Suffice to say, it was butt-clenching time in the run up to noble’s .2 release.

A heavy chain (of dependencies)

What’s the moral of the story?

I’m not entirely sure. Half the problem is that everything above has good reason for being the way it is. The SRU process is long and complicated because it’s borne of the pain of unexpected regressions. It is the way it is, because the alternative is actually more painful.

The snap eco-system is the way it is to avoid the more painful issues with bundling absolutely everything.

Still, what we have here is a dependency chain with many links, and I can’t help but think some of those links may be unnecessary (or at least warrant some consideration).

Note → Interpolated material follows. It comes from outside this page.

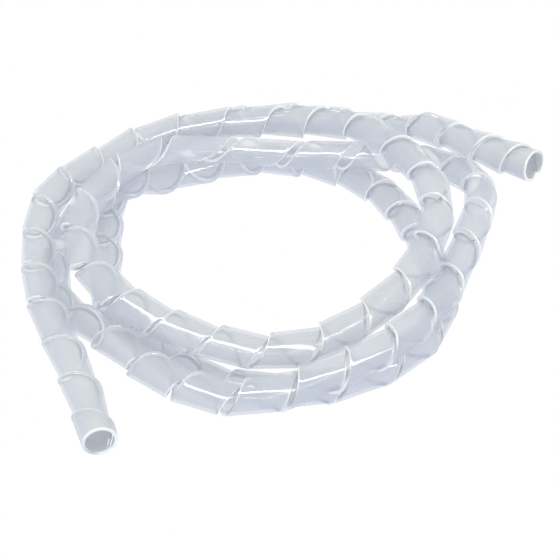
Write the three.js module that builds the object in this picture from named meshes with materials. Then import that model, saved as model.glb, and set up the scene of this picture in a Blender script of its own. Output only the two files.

  • Should a content snap rely on another snap (the gnome-sdk snap in the middle of the chain, here)?
  • Should the gnome content snap rely on the jammy debs at all, or should it be able to pull in patches independently of them?
  • Should we mandate that seeded snaps always have (useful) contact information and well-documented procedures for building?

That said, there are trade-offs in every direction here. At the moment, the gnome content snap can reasonably rely on the stability (and quality) guarantees of the underlying deb. Do we really want to move away from that? Should we be pushing seeded applications to use later base snaps, so that SRUs don’t have to go back as far in time?

I don’t know the answers to all this yet. But I do know taking 3+ months to get a fix to the place it needs to be is no fun!


[1]This is categorically not true. New device-trees were also added and probably a whole host of other changes I haven’t noticed, but this post is going to be waffley enough without me going off track with every detail!
[2]I originally wrote “paranoia of the sys-admin”, but frankly it’s not paranoia. This level of risk-aversion is usually the result of hard-learned lessons!